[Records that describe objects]
+ + + + + + +

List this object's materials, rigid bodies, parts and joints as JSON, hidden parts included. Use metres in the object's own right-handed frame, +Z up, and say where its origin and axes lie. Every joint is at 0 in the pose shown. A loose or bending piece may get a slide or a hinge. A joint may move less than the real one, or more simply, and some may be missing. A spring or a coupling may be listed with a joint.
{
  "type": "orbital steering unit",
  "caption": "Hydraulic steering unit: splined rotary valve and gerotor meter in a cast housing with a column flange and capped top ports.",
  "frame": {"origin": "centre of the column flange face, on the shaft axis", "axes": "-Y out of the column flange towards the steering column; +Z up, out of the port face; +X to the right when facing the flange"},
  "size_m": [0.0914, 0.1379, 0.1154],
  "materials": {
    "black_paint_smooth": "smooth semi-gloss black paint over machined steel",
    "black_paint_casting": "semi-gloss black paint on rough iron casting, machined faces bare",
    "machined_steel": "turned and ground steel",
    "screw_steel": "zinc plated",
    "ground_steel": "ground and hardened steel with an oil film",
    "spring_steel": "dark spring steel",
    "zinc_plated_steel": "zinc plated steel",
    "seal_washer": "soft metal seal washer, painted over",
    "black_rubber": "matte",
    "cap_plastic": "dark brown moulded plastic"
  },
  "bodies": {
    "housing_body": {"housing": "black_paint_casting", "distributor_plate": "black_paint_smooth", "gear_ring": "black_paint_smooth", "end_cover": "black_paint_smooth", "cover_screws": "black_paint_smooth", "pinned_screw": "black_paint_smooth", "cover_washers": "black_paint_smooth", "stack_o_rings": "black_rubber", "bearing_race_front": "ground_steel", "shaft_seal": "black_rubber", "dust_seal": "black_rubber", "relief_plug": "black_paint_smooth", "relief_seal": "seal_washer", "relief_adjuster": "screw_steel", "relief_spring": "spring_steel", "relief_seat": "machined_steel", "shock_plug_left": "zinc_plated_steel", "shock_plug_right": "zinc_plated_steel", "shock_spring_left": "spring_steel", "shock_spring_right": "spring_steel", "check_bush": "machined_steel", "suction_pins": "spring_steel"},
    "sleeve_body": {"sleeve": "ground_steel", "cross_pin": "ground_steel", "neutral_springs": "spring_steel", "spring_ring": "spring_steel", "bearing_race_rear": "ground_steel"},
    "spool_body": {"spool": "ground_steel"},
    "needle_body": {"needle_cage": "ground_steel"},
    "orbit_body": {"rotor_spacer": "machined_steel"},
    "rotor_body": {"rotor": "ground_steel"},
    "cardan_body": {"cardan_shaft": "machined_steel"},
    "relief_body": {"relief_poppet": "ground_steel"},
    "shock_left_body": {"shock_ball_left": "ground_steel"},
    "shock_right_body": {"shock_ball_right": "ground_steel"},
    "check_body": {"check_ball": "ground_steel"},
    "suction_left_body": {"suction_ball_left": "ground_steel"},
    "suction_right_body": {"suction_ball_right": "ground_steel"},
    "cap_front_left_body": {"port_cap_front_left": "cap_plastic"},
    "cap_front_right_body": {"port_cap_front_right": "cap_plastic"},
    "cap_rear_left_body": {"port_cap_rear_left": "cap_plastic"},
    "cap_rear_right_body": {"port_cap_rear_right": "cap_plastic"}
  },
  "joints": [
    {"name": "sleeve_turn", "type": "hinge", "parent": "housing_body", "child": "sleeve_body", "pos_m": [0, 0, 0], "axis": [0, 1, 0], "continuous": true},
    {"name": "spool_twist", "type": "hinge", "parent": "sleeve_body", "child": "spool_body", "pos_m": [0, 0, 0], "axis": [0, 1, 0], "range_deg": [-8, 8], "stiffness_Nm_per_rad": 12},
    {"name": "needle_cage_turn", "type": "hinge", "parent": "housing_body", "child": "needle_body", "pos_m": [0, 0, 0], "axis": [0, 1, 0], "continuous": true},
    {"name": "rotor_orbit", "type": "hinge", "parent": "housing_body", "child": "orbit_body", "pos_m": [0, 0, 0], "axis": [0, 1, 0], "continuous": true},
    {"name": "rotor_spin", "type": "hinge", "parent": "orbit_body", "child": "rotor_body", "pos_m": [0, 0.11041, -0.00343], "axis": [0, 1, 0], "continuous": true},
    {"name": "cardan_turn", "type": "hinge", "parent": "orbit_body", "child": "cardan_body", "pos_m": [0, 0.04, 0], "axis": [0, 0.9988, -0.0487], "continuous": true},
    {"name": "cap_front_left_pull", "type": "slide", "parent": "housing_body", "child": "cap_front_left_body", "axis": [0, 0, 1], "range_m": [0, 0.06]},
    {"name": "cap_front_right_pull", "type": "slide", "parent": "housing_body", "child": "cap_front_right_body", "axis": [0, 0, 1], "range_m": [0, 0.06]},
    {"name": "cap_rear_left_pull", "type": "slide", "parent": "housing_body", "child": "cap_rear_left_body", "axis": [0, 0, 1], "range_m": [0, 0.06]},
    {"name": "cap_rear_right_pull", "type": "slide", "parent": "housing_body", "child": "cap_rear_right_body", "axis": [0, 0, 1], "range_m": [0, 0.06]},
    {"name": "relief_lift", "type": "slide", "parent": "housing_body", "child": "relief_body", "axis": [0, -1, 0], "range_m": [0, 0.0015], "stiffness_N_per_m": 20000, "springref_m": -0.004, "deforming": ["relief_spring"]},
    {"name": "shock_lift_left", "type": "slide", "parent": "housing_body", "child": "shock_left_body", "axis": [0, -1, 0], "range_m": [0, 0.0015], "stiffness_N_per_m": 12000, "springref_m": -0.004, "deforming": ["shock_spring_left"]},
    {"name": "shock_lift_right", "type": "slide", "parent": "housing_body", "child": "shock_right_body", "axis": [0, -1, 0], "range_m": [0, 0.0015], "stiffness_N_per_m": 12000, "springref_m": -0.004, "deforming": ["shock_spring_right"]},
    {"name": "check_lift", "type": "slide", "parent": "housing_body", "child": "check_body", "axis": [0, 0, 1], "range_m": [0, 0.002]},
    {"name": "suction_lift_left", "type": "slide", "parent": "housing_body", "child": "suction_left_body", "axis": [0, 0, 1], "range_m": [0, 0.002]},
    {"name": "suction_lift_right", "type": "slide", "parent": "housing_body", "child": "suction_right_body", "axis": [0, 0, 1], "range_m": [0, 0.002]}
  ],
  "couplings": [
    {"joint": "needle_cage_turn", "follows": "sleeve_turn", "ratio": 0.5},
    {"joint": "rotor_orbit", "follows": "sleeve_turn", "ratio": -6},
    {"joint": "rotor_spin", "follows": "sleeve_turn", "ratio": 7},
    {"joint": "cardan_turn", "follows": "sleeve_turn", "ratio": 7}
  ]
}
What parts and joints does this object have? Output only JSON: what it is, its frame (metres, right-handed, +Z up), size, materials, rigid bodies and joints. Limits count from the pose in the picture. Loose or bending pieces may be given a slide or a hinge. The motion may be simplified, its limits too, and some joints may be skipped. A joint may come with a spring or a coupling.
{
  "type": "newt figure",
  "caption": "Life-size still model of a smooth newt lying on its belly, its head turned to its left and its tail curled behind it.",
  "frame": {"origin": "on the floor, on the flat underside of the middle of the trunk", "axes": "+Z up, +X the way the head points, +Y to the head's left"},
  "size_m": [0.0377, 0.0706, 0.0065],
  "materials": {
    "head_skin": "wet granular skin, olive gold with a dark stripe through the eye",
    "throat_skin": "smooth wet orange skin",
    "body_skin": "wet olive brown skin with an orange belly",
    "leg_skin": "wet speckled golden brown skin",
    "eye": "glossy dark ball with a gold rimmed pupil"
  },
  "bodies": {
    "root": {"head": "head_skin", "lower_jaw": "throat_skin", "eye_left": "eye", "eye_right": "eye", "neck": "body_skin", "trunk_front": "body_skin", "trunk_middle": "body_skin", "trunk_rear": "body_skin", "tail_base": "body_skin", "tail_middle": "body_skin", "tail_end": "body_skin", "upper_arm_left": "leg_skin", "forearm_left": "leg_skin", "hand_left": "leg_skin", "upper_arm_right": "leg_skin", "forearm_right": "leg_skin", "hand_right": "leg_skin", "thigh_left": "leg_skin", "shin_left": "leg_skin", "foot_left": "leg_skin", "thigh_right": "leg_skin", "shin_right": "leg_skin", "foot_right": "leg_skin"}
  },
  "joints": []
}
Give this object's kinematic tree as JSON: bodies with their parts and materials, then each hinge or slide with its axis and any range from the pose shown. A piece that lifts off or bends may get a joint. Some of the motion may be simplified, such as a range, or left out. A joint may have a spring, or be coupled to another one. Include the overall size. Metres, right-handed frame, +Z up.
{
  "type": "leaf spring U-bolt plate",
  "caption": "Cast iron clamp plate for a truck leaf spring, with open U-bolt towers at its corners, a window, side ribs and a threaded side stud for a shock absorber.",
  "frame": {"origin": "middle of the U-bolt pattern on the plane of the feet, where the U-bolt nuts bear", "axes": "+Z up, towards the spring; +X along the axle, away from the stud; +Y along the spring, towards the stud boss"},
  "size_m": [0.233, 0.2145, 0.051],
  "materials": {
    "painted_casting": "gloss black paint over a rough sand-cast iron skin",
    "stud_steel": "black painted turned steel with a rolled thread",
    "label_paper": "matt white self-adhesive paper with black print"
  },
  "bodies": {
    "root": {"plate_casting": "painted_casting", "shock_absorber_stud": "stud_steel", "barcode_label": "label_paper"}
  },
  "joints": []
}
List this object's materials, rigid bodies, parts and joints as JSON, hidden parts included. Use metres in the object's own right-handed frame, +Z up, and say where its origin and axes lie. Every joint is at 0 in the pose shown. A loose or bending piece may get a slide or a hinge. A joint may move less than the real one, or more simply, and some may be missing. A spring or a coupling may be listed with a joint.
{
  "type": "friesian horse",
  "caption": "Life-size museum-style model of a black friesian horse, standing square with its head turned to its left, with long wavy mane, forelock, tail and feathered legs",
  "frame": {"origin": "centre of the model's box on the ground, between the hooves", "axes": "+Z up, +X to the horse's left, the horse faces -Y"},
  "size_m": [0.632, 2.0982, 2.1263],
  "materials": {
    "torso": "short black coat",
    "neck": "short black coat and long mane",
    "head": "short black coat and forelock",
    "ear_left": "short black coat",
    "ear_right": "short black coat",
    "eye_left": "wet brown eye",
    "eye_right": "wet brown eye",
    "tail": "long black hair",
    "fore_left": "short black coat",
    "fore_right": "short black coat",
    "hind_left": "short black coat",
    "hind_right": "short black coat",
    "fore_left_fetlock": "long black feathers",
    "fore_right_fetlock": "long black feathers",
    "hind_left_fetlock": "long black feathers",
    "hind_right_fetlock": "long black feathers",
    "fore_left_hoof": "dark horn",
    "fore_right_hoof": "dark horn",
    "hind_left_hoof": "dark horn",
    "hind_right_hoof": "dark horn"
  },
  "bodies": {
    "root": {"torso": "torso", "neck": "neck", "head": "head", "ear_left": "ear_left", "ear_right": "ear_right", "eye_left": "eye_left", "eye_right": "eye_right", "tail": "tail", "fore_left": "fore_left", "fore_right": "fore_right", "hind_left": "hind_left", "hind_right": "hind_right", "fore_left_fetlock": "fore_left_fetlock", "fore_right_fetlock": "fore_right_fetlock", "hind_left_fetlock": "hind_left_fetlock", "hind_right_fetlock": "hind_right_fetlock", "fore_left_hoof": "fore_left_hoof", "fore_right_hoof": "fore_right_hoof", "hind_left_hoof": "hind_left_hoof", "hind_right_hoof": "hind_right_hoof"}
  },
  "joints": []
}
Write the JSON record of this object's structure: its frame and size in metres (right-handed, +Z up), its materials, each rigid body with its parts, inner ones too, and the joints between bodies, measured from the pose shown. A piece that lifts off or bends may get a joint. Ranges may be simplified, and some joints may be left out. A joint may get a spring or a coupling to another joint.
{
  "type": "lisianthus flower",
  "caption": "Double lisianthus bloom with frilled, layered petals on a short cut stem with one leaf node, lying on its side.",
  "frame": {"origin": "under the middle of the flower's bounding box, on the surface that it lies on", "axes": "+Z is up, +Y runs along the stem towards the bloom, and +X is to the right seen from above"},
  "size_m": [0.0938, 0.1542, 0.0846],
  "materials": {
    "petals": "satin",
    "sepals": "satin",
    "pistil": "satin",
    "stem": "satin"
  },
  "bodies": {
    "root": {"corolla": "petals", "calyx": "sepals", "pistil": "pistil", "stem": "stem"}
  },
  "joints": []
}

+ + + + + + +

**TASK OBJECTIVE**.
Check every line of the records above for the string "each" and say how many contain it, giving the number alone.

**TASK ANSWER**.
2